Die Regelungen in einem Mietvertrag, wonach das Mietverhältnis mit der künftigen Übergabe der Mietsache beginnt, steht der Wahrung der Schriftform nicht entgegen.
Sachverhalt
Der Mietvertrag enthält die Regelung, dass das Mietverhältnis mit der Übergabe beginnt. Als Übergabetag war handschriftlich und paraphiert von den Parteien der 31.10.2004 genannt. Die Mietzeit begann nach dem Mietvertrag ab dem ersten Kalendertag des Monats, der auf die gebrauchsfertige Übergabe folgt. Zudem sollte nach dem Mietvertrag ein Übergabeprotokoll zwecks Mängelbeseitigung erstellt werden.
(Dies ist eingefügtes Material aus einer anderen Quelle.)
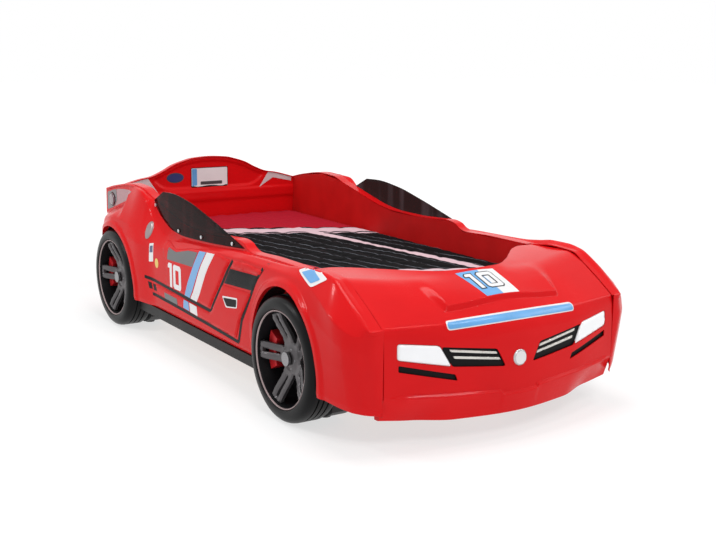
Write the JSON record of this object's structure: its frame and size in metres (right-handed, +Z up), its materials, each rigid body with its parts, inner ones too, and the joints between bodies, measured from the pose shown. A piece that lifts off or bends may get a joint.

Die tatsächliche Übergabe erfolgte bereits am 28.10.2004. Ein Übergabeprotokoll wurde nicht erstellt. Der Vermieter wendet als Schriftformverstoß ein, dass aus dem Mietvertrag nicht ersichtlich sei, ob das Objekt am Tag der handschriftlich vermerkten geplanten Übergabe gebrauchsfertig gewesen sei und es daher einer Erstellung eines Übergabeprotokolls bedurfte. Zudem war die Erstellung des Protokolls vertraglich vereinbart.
Entscheidung
Das OLG verneint einen Schriftformverstoß. Der Mietvertrag enthalte einen konkreten Übergabetermin. Dass die Übergabe drei Tage vorher erfolgt sei, sei unschädlich, weil die Mietzeit nach dem Mietvertrag am ersten Kalendertag des nachfolgenden Monats begann und sich durch die frühere Übergabe keine Änderung ergibt. Die Parteien hätten sich auf das Übergabedatum als die Vertragsfrist auslösendes Ereignis im Mietvertrag geeinigt. Damit kann aus den außerhalb der Urkunde liegenden Umständen des Übergabetages die Vertragsfrist bestimmt werden (z.B. durch den Überweisungsbeleg zur Mietzahlung). Die unterbliebene Übergabeprotokollierung sei unschädlich, da in das Übergabeprotokoll nach dem Mietvertrag keine der Parteien getroffenen Vereinbarungen ausgelagert werden sollten.
Fazit
Das Fehlen eines entsprechenden Übergabeprotokolles wäre wohl dann relevant gewesen, wenn die Parteien hinsichtlich der Anfertigung dieses Übergabeprotokolles eine Verpflichtung für eine schriftformkonforme Dokumentation der Übergabe durch einen Nachtrag vereinbart hätten. Die Entscheidung des OLG Frankfurt belegt insgesamt eindrucksvoll, wie sehr es für die Prüfung von Schriftformverstößen auf die konkreten Details des Einzelfalls ankommt.